For most of his life McLeod has also been obsessed with the history and stories of Vimy Ridge, the legendary WW1 battle that resulted in over 10,000 Canadian casualties. Recently, McLeod turned his scholarly zeal into a passionate and thoughtful show called Ridge, which pays haunting tribute to those fallen soldiers while at the same time taking fierce aim at the futility of war.
Local Golden resident Jim Hoover sent us photos of his grandfather W. J. Smallacombe and a letter he sent to his father that was written on the second day of the Vimy Ridge battle. See them posted below.
Vimy Ridge is often called “the battle that made Canada,” and there is much flag-waving mythology wrapped up in that high-minded phrase. McLeod wanted to offer a grittier and more nuanced perspective of those bloody three days and began writing a one-man show about Vimy. During his research he kept being drawn to songs – often protest songs – that had been penned by soldiers in the trenches, young men desperate to live but afraid they’d soon be dead. And Ridge, originally a purely narrative work, transformed substantially as those heart-wrenching, emotionally raw, and sometimes black-humoured lyrics became central to what was becoming a potent piece of musical theatre, now to be performed by all four members of the band.
By setting those haunting words to The Fugitive’s own contemporary musical settings compatible with their bass, guitar and violin format, McLeod and his band forged a powerful way to express the horror and heartbreak of that blood-soaked battle from a century ago. According to the Winnipeg Free Press, “McLeod’s range is wide . . . but there’s an easy precision to his delivery, which combines crack timing with immediate, unforced intimacy.”
Whether it is questioning the nature of grief, our connection to the past, the resilience of the human spirit, the complicated truths of militarism, or how Indigenous Canadians fought bravely at Vimy and elsewhere yet returned to Canada as under-valued citizens, Ridge challenges us to rethink our history. It is vivid and visceral and offers a deeply emotional evening of music and memories that you won’t soon forget.
Letter Written by William J. Smallacombe on the second day of the Vimy Ridge Battle – April 10, 1917
April 10, 1917
Yesterday at 7:35 AM (Easter Monday), I “went over”, and as it was my first time to go over the parapet, I naturally felt a little nervous, but although shells were dropping all around me, I was not hit and as it happened, I was not the least bit afraid.
I was awake all the night of Easter Day, and the next morning at 5:30 AM, the barrage started and the infantry gained the second objective at 7:30 AM, when I took up my machine guns.

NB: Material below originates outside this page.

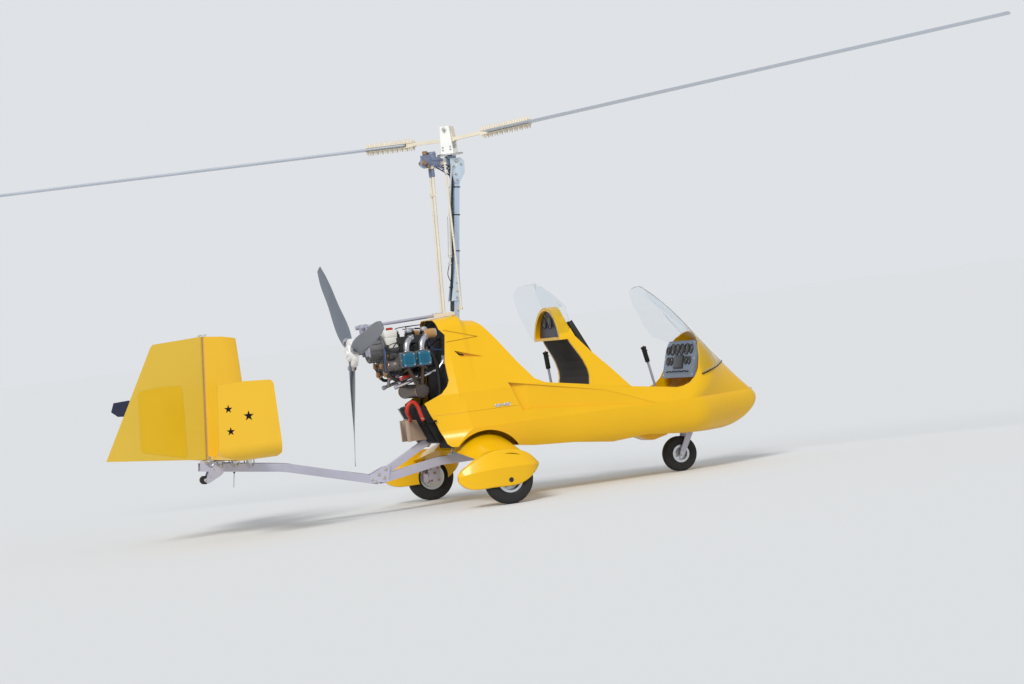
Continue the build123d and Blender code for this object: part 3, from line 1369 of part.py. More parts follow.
# Low fairing on the belly behind the nose wheel
with BuildPart() as belly_fairing:
    with BuildSketch(Plane.XZ):
        with BuildLine():
            Polyline((1118, 330), (1118, 319), (1235, 264), (1268, 262), (1377, 287), (1385, 310), close=True)
        make_face()
    extrude(amount=90, both=True)
    add(side_profile(LOWER_SIDE[4:12] + ((1674, 500), (-333, 500))), mode=Mode.SUBTRACT)
belly_fairing.part.label = "belly_fairing"
export_step(belly_fairing.part, "parts/belly_fairing.step")
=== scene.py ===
"""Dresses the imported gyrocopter: paints and metals, seats, instruments, engine fittings and fasteners.

Lengths are in millimetres, as in the CAD source. make() brings them to metres.
"""
import json
import math

import bmesh
import bpy
from mathutils import Matrix, Vector
from mathutils.bvhtree import BVHTree


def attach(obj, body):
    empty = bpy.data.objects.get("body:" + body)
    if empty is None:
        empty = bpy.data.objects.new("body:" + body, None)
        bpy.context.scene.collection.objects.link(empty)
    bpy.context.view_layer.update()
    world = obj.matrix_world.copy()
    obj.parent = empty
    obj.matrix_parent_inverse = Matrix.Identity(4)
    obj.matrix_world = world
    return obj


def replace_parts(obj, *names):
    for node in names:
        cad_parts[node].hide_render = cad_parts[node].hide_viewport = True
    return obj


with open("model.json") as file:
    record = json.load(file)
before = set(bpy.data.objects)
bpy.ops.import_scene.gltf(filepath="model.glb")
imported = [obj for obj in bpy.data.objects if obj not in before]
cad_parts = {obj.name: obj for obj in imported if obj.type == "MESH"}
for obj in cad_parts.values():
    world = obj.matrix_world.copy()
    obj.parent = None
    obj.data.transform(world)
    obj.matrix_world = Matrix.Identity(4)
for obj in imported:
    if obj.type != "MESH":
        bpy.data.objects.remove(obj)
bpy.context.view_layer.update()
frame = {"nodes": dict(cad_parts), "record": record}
nodes = frame["nodes"]
scene = bpy.context.scene

MM = 0.001
SIDES = (1, -1)
FORE, AFT, OUT, UP, DOWN = (1, 0, 0), (-1, 0, 0), (0, 1, 0), (0, 0, 1), (0, 0, -1)

# Measures repeated from the CAD source
HUB_Z = 2625
ROTOR_AZIMUTH = math.radians(-43.5)
BLADE_RISES = (math.radians(4.0), math.radians(1.2))
MAST_LEAN = math.radians(7.6)
MAST_FOOT = (-246, 356)
PROP_Z = 1180
CRANK_Z = 1085
CYLINDER_X = (-595, -480)


# Materials


def node(tree, kind, **values):
    """Adds a shader node. Each value goes to the socket of its name, written with underscores."""
    made = tree.nodes.new("ShaderNode" + kind)
    for socket, value in values.items():
        made.inputs[socket.replace("_", " ")].default_value = value
    return made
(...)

I got up to the Red Objective and all the casualties I had was one Corporal killed and one Sargeant and three men wounded out of 29 including myself.
This was nothing like the Somme, but just the same there are poor beggars lying around here whose soldiering days are over.
Later at 10:30 AM, we advanced again and I was in position by 12:00 noon and am still in the same place. The tanks came over and they went almost as fast as we did, on account of the heavy loads we had to carry. In all, we advanced from Nouvelle St. Daost to Thelus and it remains to be seen if we hold it or not.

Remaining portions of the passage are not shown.